平安の乱世の中、源頼光には名高い四天王を従えていたが、その中に一人怪童丸だけはなんと女性であった。複雑な出生の秘密を持つ彼女は、源頼光に対する愛情を封じ込め、彼の配下として戦っていたが、彼女の過去は彼女を逃すことはなく、ミヤコを脅かす脅威として襲いかかってくるのだった…
本作は常にチャレンジャー精神を失わないProductionI.G.による一種挑戦的な作品で、題材を未来に取らずに過去に、しかもフルCGアニメでありながら、柔らかい質感表現を目指して作られた。
アニメーションもディジタルの導入によって様々な表現が出来るようになった。ディジタルの良さは、一旦エンジンを作ってしまえば、その後の作品の中でその技術が使えると言う強味があり(端的に言えば同じProductionI.G.の作ったGHOST IN THE SHELL 攻殻機動隊(1995)で使用された技術はその後のI.G.アニメで徹底的に流用されている事実がある)、そう言う意味で考えるのならば、現在の技術を総動員して、更にその上を目指すことによって、新しい表現を作り出すことが出来るようになる。そう言う意味では本作は次のステップアップのために作られたという位置づけでもあろう。同様な位置づけとしてBROOD THE LAST VAMPIRE(2000)というのもある。

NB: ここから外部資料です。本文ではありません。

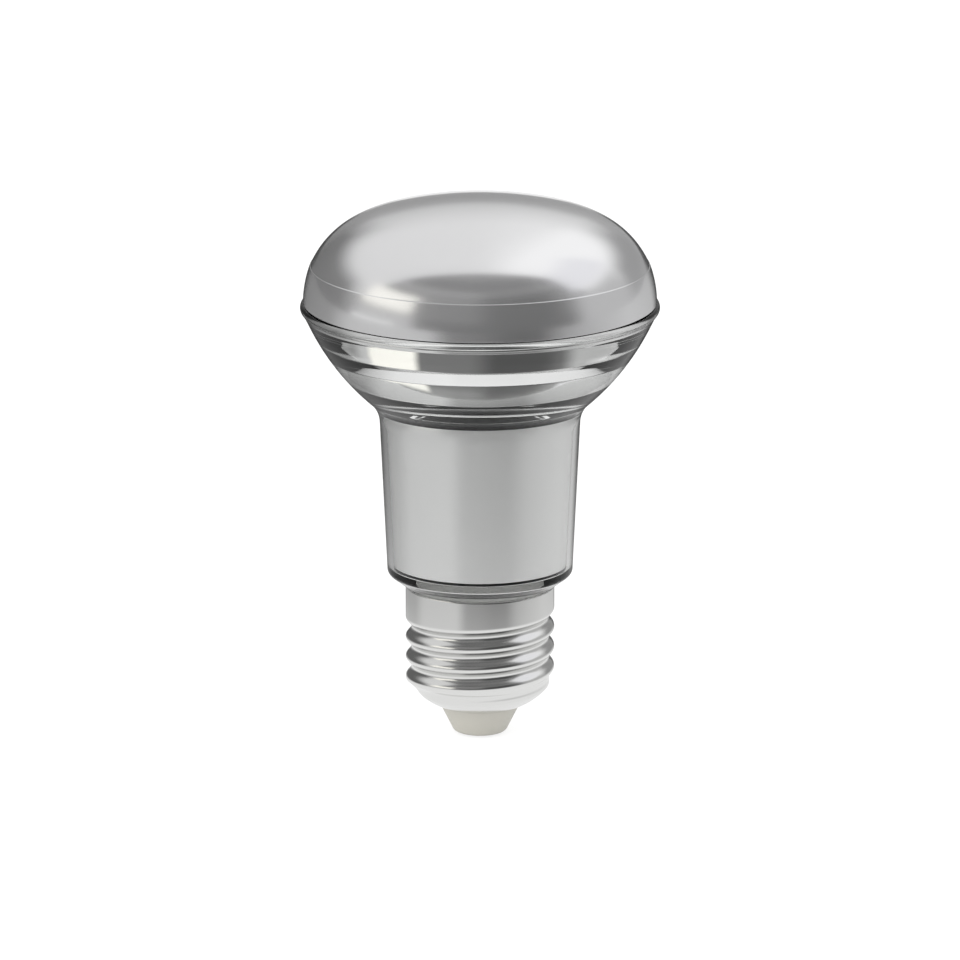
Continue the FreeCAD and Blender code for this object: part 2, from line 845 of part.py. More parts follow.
def make_parts():
    return {
        "front_cover": make_front_cover(),
        "cover_seal": make_cover_seal(),
        "glass_body": make_glass_body(),
        "reflector": make_reflector(),
        "neck_seal": make_neck_seal(),
        "heat_sink": make_heat_sink(),
        "foot_seal": make_foot_seal(),
        "screw_shell": make_screw_shell(),
        "base_insulator": make_base_insulator(),
        "centre_contact": make_centre_contact(),
        "cap_cement": make_cap_cement(),
        "led_board": make_led_board(),
        "led_packages": make_led_packages(),
        "board_screws": make_board_screws(),
        "driver_housing": make_driver_housing(),
        "driver_board": make_driver_board(),
        "bulk_capacitor": make_bulk_capacitor(),
        "output_capacitor": make_output_capacitor(),
        "transformer_core": make_transformer_core(),
        "transformer_winding": make_transformer_winding(),
        "film_capacitor": make_film_capacitor(),
        "bridge_rectifier": make_bridge_rectifier(),
        "controller_chip": make_controller_chip(),
        "output_diode": make_output_diode(),
        "fuse_resistor": make_fuse_resistor(),
        "led_wire_positive": make_led_wire(1),
        "led_wire_negative": make_led_wire(-1),
        "live_wire": make_live_wire(),
        "neutral_wire": make_neutral_wire(),
    }


os.makedirs("parts", exist_ok=True)
for name, shape in make_parts().items():
    shape.exportStep(f"parts/{name}.step")
    print(name, len(shape.Solids), shape.isValid(), round(shape.Volume, 2))
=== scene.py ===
"""Dresses the reflector bulb with fine surfaces and finishes, and sets it in a small studio."""
import math

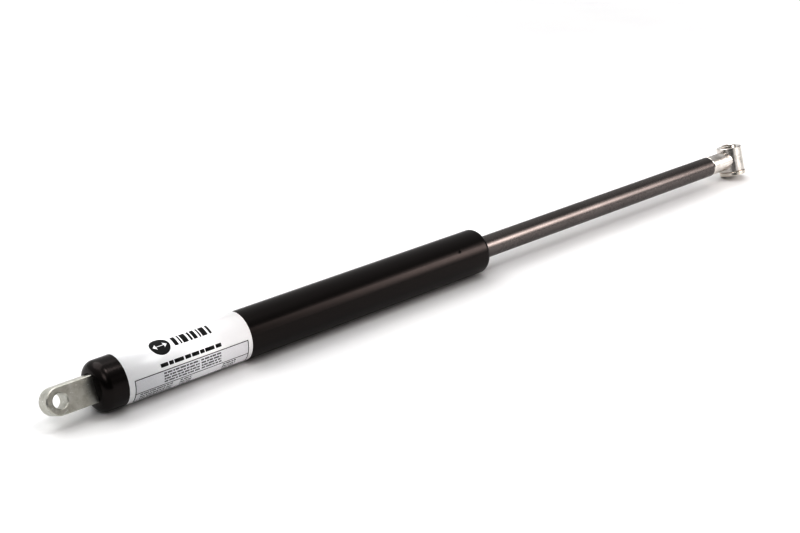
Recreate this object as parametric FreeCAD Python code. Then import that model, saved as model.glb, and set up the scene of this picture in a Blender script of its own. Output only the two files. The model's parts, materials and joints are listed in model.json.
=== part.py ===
"""Gas strut stay, fully extended, in millimetres.

+X runs along the strut from the rear eye to the rod end, +Z is up as the strut lies on a table,
and the origin is the centre of the rear eye's bore.
"""
import FreeCAD
import Part
import math
import os

V = FreeCAD.Vector
ORIGIN = V(0, 0, 0)
X_AXIS = V(1, 0, 0)

# Driving dimensions
TUBE_D = 28.0
TUBE_WALL = 1.5
ROD_D = 14.0
STROKE = 225.0
TUBE_OVER_STROKE = 51.0
ROD_OVER_STROKE = 11.0
EYE_TO_TUBE = 20.0
ROD_END_TO_EYE = 27.0
PIN_D = 8.0
PIN_PLAY = 0.1
REAR_ROLL = 24.0
FRONT_ROLL = 17.0

# Tube ends
REAR_ROUND = 5.5
FRONT_ROUND = 3.0
REAR_MOUTH_R = 8.0
FRONT_MOUTH_R = 8.6
LIP_ROUND = 0.4
SNAP_GROOVE_DEPTH = 0.5
PUNCH_MARK_R = 1.4
PUNCH_MARK_DEPTH = 0.7
PUNCH_MARK_STATION = 271.5
PUNCH_MARK_ANGLE = 41.0

# Label
LABEL_START = 14.4
LABEL_LENGTH = 78.0
LABEL_THICKNESS = 0.12
LABEL_GAP_HALF_ANGLE = 18.0

# Rear eye
EYE_WIDTH = 15.0
EYE_THICKNESS = 10.0
EYE_EDGE = 0.6
BORE_CHAMFER = 0.5

# Threads on the stud and on the rod
THREAD_D = 8.0
THREAD_PLAY = 0.05
REAR_THREAD = 9.8
FRONT_THREAD = 12.0
THREAD_CHAMFER = 0.8

# Rear plug, its stud and the filling bore
PLUG_LENGTH = 8.0
PLUG_EDGE = 0.3
SEAL_GROOVE_WIDTH = 2.1
SEAL_GROOVE_DEPTH = 1.7
SEAL_GROOVE_INSET = 1.0
STUD_SHANK_R = 4.95
STUD_HEAD_R = 6.9
STUD_HEAD_LENGTH = 2.0
FILL_BORE_R = 0.8
FILL_SEAT_R = 1.95
FILL_SEAT_DEPTH = 8.0
FILL_BALL_R = 1.8
FILL_SCREW_LENGTH = 4.5
FILL_SCREW_KEY = 2.0
FILL_SCREW_INSET = 0.3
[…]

本作は、セルアニメでは出来なかった、まるで水彩画のような描写を確立するには必要なステップだったのであり、それも又、これからのI.G.作品の中で使われていくことになる。
まあ、それで表現の方に重点を置きすぎたためか、物語の方は今ひとつ。と言う感じ。設定がありがちな上にストーリーは既成のものをなぞっていくだけだし、言葉も少ないので、少々退屈。肝心のアクション部分は力が入っていたけど、それも「まあ、こんなもんか」で終わる。アクションというのはやはり単体ではなく、先に物語ありきで、そちらの方がおざなりになってる分、はまれると言うほどではなし。
画面は綺麗だし、色々な技術革新が見られるので、アニメーションの勉強をしたいとか言う人にはお勧めできる。